If you leave your employer or your business, you’ll need to get private insurance. Not only is private insurance expensive and often hard to get, but both problems will be magnified by the fact that you are middle-aged or older. If you are planning to live on say, $4,000 per month in early retirement, but you’ll need $1,000 a month just for health insurance, your plans could change.

There aren’t many options here. Will Obamacare change this? That remains to be seen.


We all know what inflation can do to a retirement portfolio. It’s virtually the retirement planners worst nightmare. If it’s difficult to prepare a retirement portfolio just to reach retirement, how much more complicated will it be if you need to plan for 40 or 50 years beyond?

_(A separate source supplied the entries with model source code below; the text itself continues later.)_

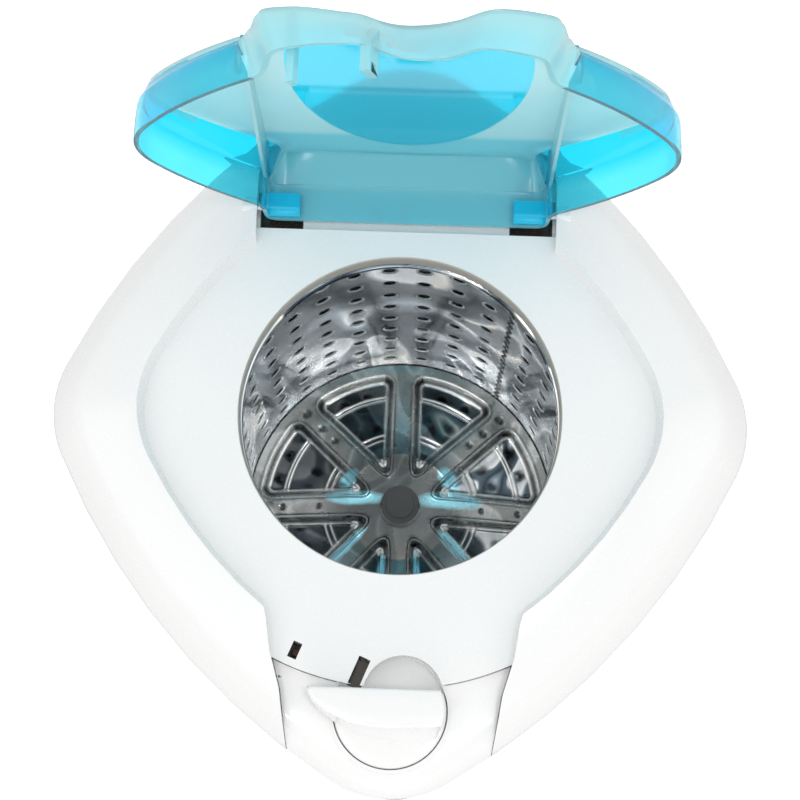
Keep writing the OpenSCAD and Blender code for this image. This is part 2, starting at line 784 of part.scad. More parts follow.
module motor_upper_bell() {
    r = stator_r;
    low = stack_z + stack_h - 12;
    color([0.6, 0.61, 0.62]) difference() {
        union() {
            difference() {
                union() {
                    translate([0, 0, low]) cylinder(r = r + 3, h = bell_top_z - low);
                    translate([0, 0, mount_top_z + plate_t]) cylinder(r = r + 12, h = 4);
                }
                translate([0, 0, low - 1]) cylinder(r = r, h = bell_top_z - low - 3);
            }
            translate([0, 0, bell_top_z - 6]) cylinder(r = bearing_r + 4, h = neck_top_z - bell_top_z + 6);
            ring_of(6, bearing_r + 2) translate([0, 1.5, bell_top_z - 1]) rotate([90, 0, 0])
                linear_extrude(3) polygon([[0, 0], [r - bearing_r - 6, 0], [2, 24], [0, 24]]);
        }
        translate([0, 0, neck_top_z - bearing_h - 0.5]) cylinder(r = bearing_r, h = 20);
        translate([0, 0, bell_top_z - 20]) cylinder(r = shaft_r + 2, h = 100);
    }
}
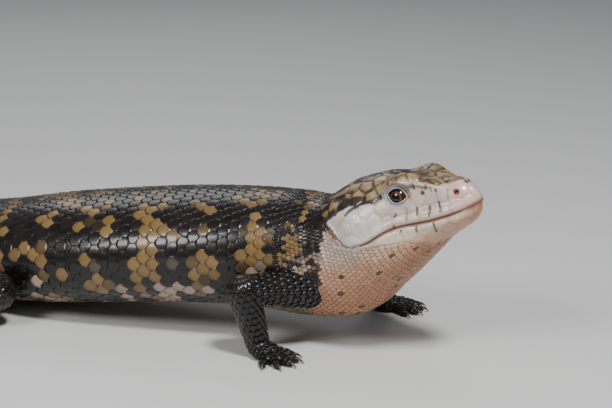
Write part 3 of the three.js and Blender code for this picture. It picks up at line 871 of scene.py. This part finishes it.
def lid_ring(s):
    """A closed ring of skin round one eye, with its colours."""
    centre, gaze, slit, above = EYES[s]
    turn = np.radians(np.arange(LID_COLUMNS) * 360 / LID_COLUMNS)
    c, u = np.cos(turn), np.sin(turn)
    bulge = np.where(u > 0, UPPER_LID, LOWER_LID)
    curve = np.maximum(bulge * (2 * c / SLIT_LENGTH) ** 2, 1e-4)
    rim = (-np.abs(u) + np.sqrt(u * u + 4 * curve * bulge)) / (2 * curve)
    outer = 1 / np.hypot(c / LID_OUTER[0], u / LID_OUTER[1])
    lower, corner = step(-u, -0.15, 0.25), step(c, 0.8, 0.98)
    rows, shades = [], []
    for way in [-0.02, 0.0, 0.03, *np.linspace(0.07, 1, LID_ROWS)]:
        r = rim + (outer - rim) * max(way, 0)
        ball = np.sqrt(np.maximum(LID_RADIUS**2 - r * r, 1.0))
        across = slit * (c * r)[:, None] + above * (u * r)[:, None]
        hits = [head_tree.ray_cast(Vector(centre + d + gaze * RAY_START), Vector(-gaze)) for d in across]
        skin_height = np.array([(np.array(hit[0]) - centre) @ gaze if hit[0] else 0 for hit in hits])
        around = np.array([head_colour[head_faces[hit[2]][0]] if hit[0] else CHEEK for hit in hits])
        high = mix(ball, skin_height + 0.1, step(way, 0.12, 0.85))
        for fold, width, rise in LID_FOLDS:
            high = high + rise * hump(way, fold, width)
        high = high - (0.9 if way < 0 else 0) - 1.3 * step(way, 0.94, 1.0)
        rows.append(centre + across + gaze * high[:, None])
        shades.append(
            washed(
                tint(LID_SKIN, LOWER_SKIN, lower),
                (RIM_SKIN, 0.7 * hump(way, 0.1, 0.06)),
                (FOLD_DARK, hump(way, 0.28, 0.085) * mix(0.5, 0.95, lower)),
                (FOLD_BROWN, hump(way, 0.64, 0.075) * mix(0.7, 0.6, lower)),
                (CORNER_SKIN, 0.6 * corner * (1 - step(way, 0.4, 0.7))),
                (around, step(way, 0.62, 0.97)),
                # The black at the very edge of the slit, where the lids meet the eye, is painted shade
                (BLACK, 0.9 if way < 0.02 else 0),
            )
        )
    ring = np.stack([rows[0] - gaze * INNER_SINK, *rows, rows[-1] - gaze * OUTER_SINK])
    shades = np.stack([shades[0], *shades, shades[-1]])
    faces = halves(round_faces(len(ring), LID_COLUMNS, closed=True))
    return make_piece(f"lids_{s}", ring.reshape(-1, 3), faces), shades.reshape(-1, 3)


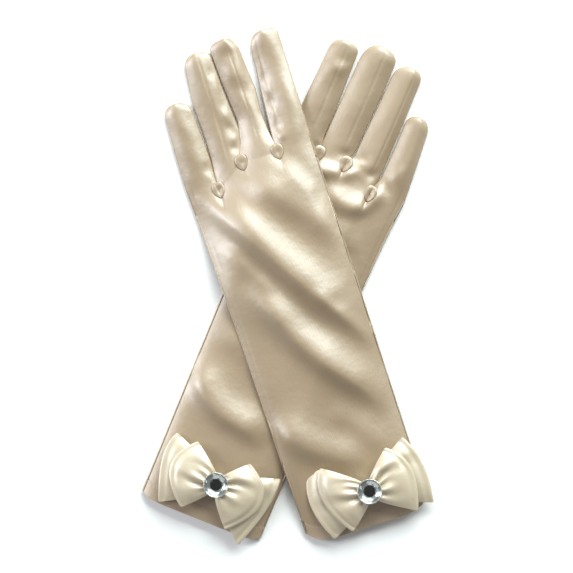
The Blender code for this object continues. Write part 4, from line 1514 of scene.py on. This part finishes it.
def stone(glove, settings):
    """A round brilliant: table, star, kite and girdle facets over a shallow pavilion."""
    node = f"{glove.name}_stone"
    low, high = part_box(node)
    centre = Vector(((low.x + high.x) / 2, (low.y + high.y) / 2, low.z))
    radius, height = (high.x - low.x) / 2, high.z - low.z
    rings = (
        (8, radius * 0.18, low.z + height * 0.03, 0.5),
        (16, radius * 0.62, low.z + height * 0.18, 0.0),
        (16, radius * 0.99, low.z + height * 0.36, 0.5),
        (16, radius * 0.99, low.z + height * 0.48, 0.5),
        (8, radius * 0.80, low.z + height * 0.78, 0.5),
        (8, radius * settings.table, high.z, 0.0),
    )
    made = faceted(node, rings, centre, finish_of("cut_clear_acrylic"))
    settle(made, glove, "clear_acrylic", node)


def stone_cup(glove):
    """A shallow pressed cup with a milled rim, its middle lacquered dark behind the stone."""
    node = f"{glove.name}_stone_cup"
    low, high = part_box(node)
    centre = Vector(((low.x + high.x) / 2, (low.y + high.y) / 2, low.z))
    radius = (high.x - low.x) / 2
    # dark is the painted reflection that shows through the middle of the stone
    foil, dark = finish_of("embossed_silvered_foil"), finish_of("brushed_dark_lacquer")
    steps, mills = 96, 24
    profile = (  # distance from the middle, height, how much of the milling shows
        (0.0010, low.z, 0.0),
        (radius * 0.90, low.z, 0.0),
        (radius * 1.00, low.z + 0.0004, 1.0),
        (radius * 1.02, high.z + 0.0002, 1.0),
        (radius * 0.99, high.z + 0.0006, 1.0),
        (radius * 0.945, high.z + 0.0002, 0.0),
        (radius * 0.90, low.z + 0.00095, 0.0),
        (radius * 0.45, low.z + 0.00050, 0.0),
        (0.0010, low.z + 0.00045, 0.0),
    )
    points, faces = [], []
    for r, z, milled in profile:
        for k in range(steps):
            angle = 2 * pi * k / steps
            wave = 1 + 0.012 * milled * cos(mills * angle)
            points.append((centre.x + r * wave * cos(angle), centre.y + r * wave * sin(angle), z))
    for ring in range(len(profile) - 1):
        for k in range(steps):
            a, b = ring * steps + k, ring * steps + (k + 1) % steps
            faces.append((a, b, b + steps, a + steps))
    top = (len(profile) - 1) * steps
    faces.append(list(range(steps))[::-1])
    faces.append(list(range(top, top + steps)))
    made = make_object(node, points, faces, foil)
    made.data.materials.append(dark)
    # the middle of the cup's floor takes the painted dark reflection
    for polygon in made.data.polygons:
        middle = polygon.center
        away = np.hypot(middle.x - centre.x, middle.y - centre.y)
        if middle.z > low.z + 0.0003 and away < radius * 0.42:
            polygon.material_index = 1
    settle(made, glove, "silvered_foil", node)


class GLOVES_OT_stitching(Operator):
    """Sews the visible stitches along each hem"""

    bl_idname = "gloves.stitching"
    bl_label = "Hem stitching"

    def execute(self, context):
        for name in ("right", "left"):
            glove = glove_of(name)
            settle(hem_stitches(glove), glove, "ivory_thread")
        return {"FINISHED"}


def hem_stitches(glove):
    """A row of short stitches just inside the hem's line, on the upper layer."""
    across = 4 * SECTOR_COLUMNS + 1
    line = skin_of(glove.name).points[(HEM_ROWS - 1) * across + np.arange(across)]
    run = np.concatenate([[0], np.cumsum(np.linalg.norm(np.diff(line, axis=0), axis=1))])
    points, faces = [], []
    start, sides, up = STITCH_MARGIN, 6, np.array((0, 0, 1))
    while start + STITCH_LENGTH < run[-1] - STITCH_MARGIN:
        places = (start, start + STITCH_LENGTH / 2, start + STITCH_LENGTH)
        foot, middle, head = (
            np.array([np.interp(place, run, line[:, axis]) for axis in range(3)]) for place in places
        )
        foot[2] -= 0.00005  # both ends sink into the cloth, and the middle stands over it
        head[2] -= 0.00005
        middle[2] += 0.00012
        heading = (head - foot) / np.linalg.norm(head - foot)
        sideways = np.cross(heading, up)
        sections = (
            (foot, 0.45),
            (mix(foot, middle, 0.4), 1.0),
            (middle, 1.1),
            (mix(middle, head, 0.6), 1.0),
            (head, 0.45),
        )
        first = len(points)
        for centre, grow in sections:
            for k in range(sides):
                angle = 2 * pi * k / sides
                points.append(centre + STITCH_RADIUS * grow * (sideways * cos(angle) + up * sin(angle)))
        for ring in range(len(sections) - 1):
            for k in range(sides):
                a, b = first + ring * sides + k, first + ring * sides + (k + 1) % sides
                faces.append((a, b, b + sides, a + sides))
        faces.append([first + k for k in reversed(range(sides))])
        faces.append([len(points) - sides + k for k in range(sides)])
        start += STITCH_PITCH
    thread = finish_of("spun_polyester_thread")
    return make_object(f"{glove.name}_hem_stitches", points, faces, thread)


class GLOVES_OT_stage(Operator):
    """Sets the pale floor, the soft studio lights and the camera"""

    bl_idname = "gloves.stage"
    bl_label = "Stage"

    def execute(self, context):
        settings = context.scene.glove_stage
        half = FLOOR_HALF
        corners = [(-half, -half, 0), (half, -half, 0), (half, half, 0), (-half, half, 0)]
        floor = make_object("floor", corners, [(0, 1, 2, 3)], finish_of("rolled_matt_paper"))
        world = bpy.data.worlds.new("studio_air")
        world.use_nodes = True
        world.node_tree.nodes["Background"].inputs["Color"].default_value = opaque(srgb("#FFFFFF"))
        world.node_tree.nodes["Background"].inputs["Strength"].default_value = AIR_STRENGTH
        context.scene.world = world
        low, high = (Vector(corner) for corner in CAD_BOX)
        middle = (low + high) / 2
        for name, place, width, height, power, tint in LIGHTS:
            data = bpy.data.lights.new(name, "AREA")
            data.shape, data.size, data.size_y = "RECTANGLE", width, height
            data.energy, data.color = power, srgb(tint)
            light = bpy.data.objects.new(name, data)
            light.location = middle + Vector(place)
            light.rotation_euler = (-Vector(place)).to_track_quat("-Z", "Y").to_euler()
            context.scene.collection.objects.link(light)
        data = bpy.data.cameras.new("camera")
        data.lens, data.sensor_width = settings.lens, 36.0
        distance = settings.view_width / 2 / (data.sensor_width / 2 / data.lens)
        data.clip_start, data.clip_end = distance * 0.1, distance * 10
        camera = bpy.data.objects.new("camera", data)
        camera.location = (*CAMERA_OVER, distance + high.z / 2)
        context.scene.collection.objects.link(camera)
        context.scene.camera = camera
        context.scene.view_settings.view_transform = "Standard"
        return {"FINISHED"}


OPERATORS = (
    GLOVES_OT_panels,
    GLOVES_OT_fingers,
    GLOVES_OT_gussets,
    GLOVES_OT_thumbs,
    GLOVES_OT_bows,
    GLOVES_OT_stones,
    GLOVES_OT_stitching,
    GLOVES_OT_stage,
)


class GLOVES_PT_sidebar(Panel):
    """Lists the sizes, the colours and the steps"""

    bl_label = "Satin opera gloves"
    bl_idname = "GLOVES_PT_sidebar"
    bl_space_type = "VIEW_3D"
    bl_region_type = "UI"
    bl_category = "Gloves"

    def draw(self, context):
        for name, group in SETTINGS.items():
            box = self.layout.box()
            for prop in group.__annotations__:
                box.prop(getattr(context.scene, name), prop)
        for operator in OPERATORS:
            self.layout.operator(operator.bl_idname)


def register():
    for cls in (*SETTINGS.values(), *OPERATORS, GLOVES_PT_sidebar):
        bpy.utils.register_class(cls)
    for name, group in SETTINGS.items():
        setattr(bpy.types.Scene, name, PointerProperty(type=group))


def unregister():
    for name in SETTINGS:
        delattr(bpy.types.Scene, name)
    for cls in reversed((*SETTINGS.values(), *OPERATORS, GLOVES_PT_sidebar)):
        bpy.utils.unregister_class(cls)


def main():
    register()
    for operator in OPERATORS:
        group, name = operator.bl_idname.split(".")
        getattr(getattr(bpy.ops, group), name)()


if __name__ == "__main__":
    main()
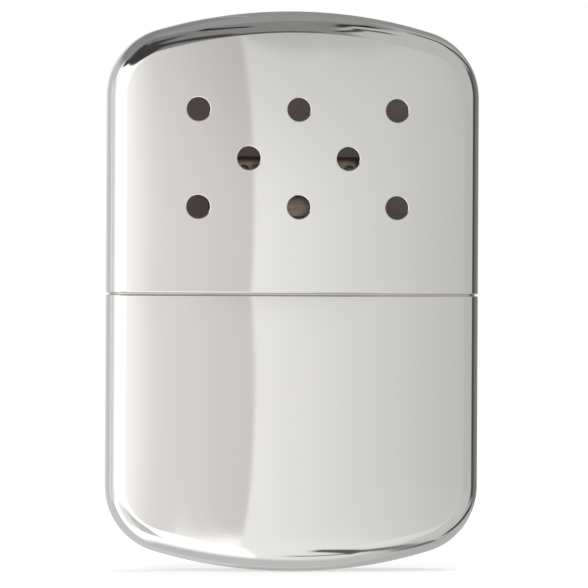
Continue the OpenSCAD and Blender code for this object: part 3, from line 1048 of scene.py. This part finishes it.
def paddingTree(sizes, material):
    # a matted pad: the surface sinks in and out in soft lumps, and loose strands lie on it
    tree, given = startTree("matted pad", sizes)
    seeded = node(tree, "ShaderNodeVectorMath", {
        0: node(tree, "GeometryNodeInputPosition"), 1: place(tree, given["Seed Shift"]),
    }, operation="ADD")
    lumps = node(tree, "ShaderNodeTexNoise", {"Vector": seeded, "Scale": given["Lump Scale"], "Detail": 3.0})
    inward = times(tree, minus(tree, lumps, 0.75), given["Lump Depth"])
    push = node(tree, "ShaderNodeVectorMath", {0: node(tree, "GeometryNodeInputNormal"), "Scale": inward},
                operation="SCALE")
    body = node(tree, "GeometryNodeSetPosition", {0: given["Geometry"], "Offset": push})
    spots = node(tree, "GeometryNodeDistributePointsOnFaces", {
        "Mesh": body, "Density": given["Strands"], "Seed": given["Seed"],
    })
    length, radius = given["Strand Length"], given["Strand Radius"]
    sag = node(tree, "GeometryNodeCurveQuadraticBezier", {
        "Resolution": 5,
        "Start": place(tree, times(tree, length, -0.5)),
        "Middle": place(tree, 0.0, times(tree, length, 0.3), times(tree, radius, 2.0)),
        "End": place(tree, times(tree, length, 0.5)),
    })
    ring = node(tree, "GeometryNodeCurvePrimitiveCircle", {"Resolution": 3, "Radius": radius})
    strand = node(tree, "GeometryNodeCurveToMesh", {"Curve": sag, "Profile Curve": ring, "Fill Caps": True})
    yaw = node(tree, "FunctionNodeRandomValue", {"Seed": given["Seed"], 3: 2 * math.pi}, data_type="FLOAT")
    spun = node(tree, "FunctionNodeRotateRotation", {
        "Rotation": spots.outputs["Rotation"],
        "Rotate By": node(tree, "FunctionNodeEulerToRotation", {0: place(tree, z=yaw.outputs[1])}),
    }, rotation_space="LOCAL")
    loose = node(tree, "GeometryNodeInstanceOnPoints",
                 {"Points": spots, "Instance": strand, "Rotation": spun})
    return endTree(tree, node(tree, "GeometryNodeJoinGeometry", {0: [body, loose]}), material)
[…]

Since there’s no way to know what future inflation rates will be, preparing for it will be at best an educated guess. But here are some suggestions on that front:

  • Invest in asset classes that are likely to do well in regard to inflation. This can include growth stocks, Treasury Inflation Protected Securities (TIPS), commodities, and real estate. Each will react differently with different types of inflation but a balanced combination of all should keep you covered.
  • Plan to live on even less than you expect.
  • Plan to continue to invest aggressively even after you retire.
  • Keep your business and employment options open – a run of heavy inflation might send you back out to get a paycheck, at least for a while.

Early retirement is a worthwhile goal, but if regular retirement is a challenge, early retirement is an even bigger hurdle.

If you are planning on early retirement, have you considered any of these challenges? What are you doing to work around them?